__Goal__. Quote only the lines from the line containing "for name, make" to the line containing "cad_parts[node].hide_render = cad_parts[node].hide_viewport", with both of those lines included, please, exactly as written.

◆ ◆ ◆ ◆ ◆

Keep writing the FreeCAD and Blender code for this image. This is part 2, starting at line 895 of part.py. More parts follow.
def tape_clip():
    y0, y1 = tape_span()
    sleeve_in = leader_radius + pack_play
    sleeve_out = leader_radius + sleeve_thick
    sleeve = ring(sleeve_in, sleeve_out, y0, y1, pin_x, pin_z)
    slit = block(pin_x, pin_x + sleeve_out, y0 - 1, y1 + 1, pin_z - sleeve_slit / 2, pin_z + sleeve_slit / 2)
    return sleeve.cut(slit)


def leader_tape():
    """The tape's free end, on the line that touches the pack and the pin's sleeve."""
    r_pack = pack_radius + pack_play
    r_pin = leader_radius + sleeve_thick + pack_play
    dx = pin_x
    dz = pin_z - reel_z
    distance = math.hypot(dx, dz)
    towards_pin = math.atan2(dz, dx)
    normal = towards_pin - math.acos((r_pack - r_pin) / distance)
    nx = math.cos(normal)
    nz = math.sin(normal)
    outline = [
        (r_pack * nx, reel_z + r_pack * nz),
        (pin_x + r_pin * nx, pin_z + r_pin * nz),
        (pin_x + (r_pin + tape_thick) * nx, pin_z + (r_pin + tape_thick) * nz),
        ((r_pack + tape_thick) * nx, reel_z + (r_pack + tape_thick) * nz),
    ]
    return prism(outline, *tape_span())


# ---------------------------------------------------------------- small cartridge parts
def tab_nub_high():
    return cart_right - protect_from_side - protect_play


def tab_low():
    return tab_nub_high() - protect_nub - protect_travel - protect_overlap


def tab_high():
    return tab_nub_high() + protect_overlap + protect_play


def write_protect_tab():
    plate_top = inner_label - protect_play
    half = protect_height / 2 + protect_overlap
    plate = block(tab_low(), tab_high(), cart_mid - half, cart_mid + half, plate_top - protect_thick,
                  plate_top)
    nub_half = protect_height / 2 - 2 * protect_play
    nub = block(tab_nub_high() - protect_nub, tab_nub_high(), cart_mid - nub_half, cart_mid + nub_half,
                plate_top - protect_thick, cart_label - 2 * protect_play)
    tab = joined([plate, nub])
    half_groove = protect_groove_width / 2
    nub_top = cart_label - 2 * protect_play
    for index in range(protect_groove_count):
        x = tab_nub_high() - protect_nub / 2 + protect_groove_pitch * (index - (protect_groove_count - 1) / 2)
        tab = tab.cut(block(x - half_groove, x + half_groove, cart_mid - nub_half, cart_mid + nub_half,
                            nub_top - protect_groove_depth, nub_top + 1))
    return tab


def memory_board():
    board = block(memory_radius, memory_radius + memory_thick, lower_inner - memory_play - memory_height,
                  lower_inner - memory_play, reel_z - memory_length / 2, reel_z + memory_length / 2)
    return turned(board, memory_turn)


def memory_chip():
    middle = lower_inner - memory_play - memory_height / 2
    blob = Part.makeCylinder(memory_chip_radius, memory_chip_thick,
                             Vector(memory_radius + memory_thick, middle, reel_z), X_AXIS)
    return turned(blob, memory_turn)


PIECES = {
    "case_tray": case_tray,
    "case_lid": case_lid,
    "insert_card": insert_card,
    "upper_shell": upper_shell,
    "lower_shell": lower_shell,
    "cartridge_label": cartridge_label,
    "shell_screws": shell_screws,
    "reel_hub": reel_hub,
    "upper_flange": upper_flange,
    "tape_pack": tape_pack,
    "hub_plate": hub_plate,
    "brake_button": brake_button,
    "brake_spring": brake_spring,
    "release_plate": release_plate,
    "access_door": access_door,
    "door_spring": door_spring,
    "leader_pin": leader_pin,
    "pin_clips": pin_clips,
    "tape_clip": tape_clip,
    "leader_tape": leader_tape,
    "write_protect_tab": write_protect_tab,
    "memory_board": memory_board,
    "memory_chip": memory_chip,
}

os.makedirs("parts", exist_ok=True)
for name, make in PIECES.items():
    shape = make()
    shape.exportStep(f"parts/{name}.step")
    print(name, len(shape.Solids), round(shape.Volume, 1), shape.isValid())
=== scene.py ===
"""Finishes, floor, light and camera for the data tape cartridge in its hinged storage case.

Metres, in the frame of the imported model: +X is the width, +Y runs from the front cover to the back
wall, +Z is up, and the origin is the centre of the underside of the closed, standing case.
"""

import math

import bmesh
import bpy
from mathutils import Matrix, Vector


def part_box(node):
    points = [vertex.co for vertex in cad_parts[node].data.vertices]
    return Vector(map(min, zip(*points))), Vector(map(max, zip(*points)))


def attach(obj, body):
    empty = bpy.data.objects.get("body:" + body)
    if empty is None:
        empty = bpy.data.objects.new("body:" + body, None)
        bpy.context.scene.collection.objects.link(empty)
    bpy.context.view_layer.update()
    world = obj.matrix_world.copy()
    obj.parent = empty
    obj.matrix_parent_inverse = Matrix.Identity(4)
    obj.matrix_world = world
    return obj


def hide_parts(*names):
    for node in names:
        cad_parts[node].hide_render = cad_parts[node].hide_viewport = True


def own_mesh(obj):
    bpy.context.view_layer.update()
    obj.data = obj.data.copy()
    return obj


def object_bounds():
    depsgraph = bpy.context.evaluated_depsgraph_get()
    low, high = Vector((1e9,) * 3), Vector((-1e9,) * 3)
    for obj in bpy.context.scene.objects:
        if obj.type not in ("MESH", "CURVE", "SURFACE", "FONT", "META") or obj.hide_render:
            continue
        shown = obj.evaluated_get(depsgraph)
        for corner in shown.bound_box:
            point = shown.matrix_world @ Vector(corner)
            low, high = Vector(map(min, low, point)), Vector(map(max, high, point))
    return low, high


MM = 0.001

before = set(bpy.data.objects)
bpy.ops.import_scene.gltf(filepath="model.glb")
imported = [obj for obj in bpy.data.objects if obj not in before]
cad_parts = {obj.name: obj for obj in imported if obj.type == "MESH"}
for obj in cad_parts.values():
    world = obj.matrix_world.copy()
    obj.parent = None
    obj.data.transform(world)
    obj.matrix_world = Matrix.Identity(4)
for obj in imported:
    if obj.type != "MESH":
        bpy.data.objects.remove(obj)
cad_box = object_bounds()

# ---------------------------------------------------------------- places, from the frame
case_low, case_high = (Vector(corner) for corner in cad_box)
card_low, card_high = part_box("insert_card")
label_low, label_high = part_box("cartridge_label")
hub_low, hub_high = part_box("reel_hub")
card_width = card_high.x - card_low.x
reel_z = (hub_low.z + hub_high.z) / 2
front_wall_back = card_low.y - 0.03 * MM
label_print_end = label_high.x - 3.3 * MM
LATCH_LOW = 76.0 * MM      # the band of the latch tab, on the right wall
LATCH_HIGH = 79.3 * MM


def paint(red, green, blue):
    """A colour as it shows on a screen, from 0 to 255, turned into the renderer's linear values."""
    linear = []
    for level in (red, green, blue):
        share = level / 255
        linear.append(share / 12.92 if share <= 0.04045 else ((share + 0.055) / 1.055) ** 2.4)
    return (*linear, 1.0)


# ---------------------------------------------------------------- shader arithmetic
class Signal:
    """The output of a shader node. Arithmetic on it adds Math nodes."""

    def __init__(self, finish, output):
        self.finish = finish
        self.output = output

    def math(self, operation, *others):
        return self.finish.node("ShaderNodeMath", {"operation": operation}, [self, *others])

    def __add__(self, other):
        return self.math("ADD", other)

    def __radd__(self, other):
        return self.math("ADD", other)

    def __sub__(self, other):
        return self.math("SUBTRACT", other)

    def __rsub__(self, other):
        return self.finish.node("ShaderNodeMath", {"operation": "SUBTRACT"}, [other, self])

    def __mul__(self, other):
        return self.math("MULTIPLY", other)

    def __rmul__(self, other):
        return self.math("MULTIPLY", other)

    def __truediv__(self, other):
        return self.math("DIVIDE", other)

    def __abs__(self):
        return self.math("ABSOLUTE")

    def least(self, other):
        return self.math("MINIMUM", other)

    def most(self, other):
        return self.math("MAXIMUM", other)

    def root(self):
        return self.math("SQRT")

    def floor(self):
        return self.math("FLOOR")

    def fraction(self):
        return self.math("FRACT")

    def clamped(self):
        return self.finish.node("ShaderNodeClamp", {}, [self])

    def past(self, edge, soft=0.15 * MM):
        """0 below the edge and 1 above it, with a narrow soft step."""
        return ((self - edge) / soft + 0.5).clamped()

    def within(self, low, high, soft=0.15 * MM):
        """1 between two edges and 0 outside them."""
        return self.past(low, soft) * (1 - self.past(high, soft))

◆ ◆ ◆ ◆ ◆

__Complete answer__.
for name, make in PIECES.items():
    shape = make()
    shape.exportStep(f"parts/{name}.step")
    print(name, len(shape.Solids), round(shape.Volume, 1), shape.isValid())
=== scene.py ===
"""Finishes, floor, light and camera for the data tape cartridge in its hinged storage case.

Metres, in the frame of the imported model: +X is the width, +Y runs from the front cover to the back
wall, +Z is up, and the origin is the centre of the underside of the closed, standing case.
"""

import math

import bmesh
import bpy
from mathutils import Matrix, Vector


def part_box(node):
    points = [vertex.co for vertex in cad_parts[node].data.vertices]
    return Vector(map(min, zip(*points))), Vector(map(max, zip(*points)))


def attach(obj, body):
    empty = bpy.data.objects.get("body:" + body)
    if empty is None:
        empty = bpy.data.objects.new("body:" + body, None)
        bpy.context.scene.collection.objects.link(empty)
    bpy.context.view_layer.update()
    world = obj.matrix_world.copy()
    obj.parent = empty
    obj.matrix_parent_inverse = Matrix.Identity(4)
    obj.matrix_world = world
    return obj


def hide_parts(*names):
    for node in names:
        cad_parts[node].hide_render = cad_parts[node].hide_viewport = True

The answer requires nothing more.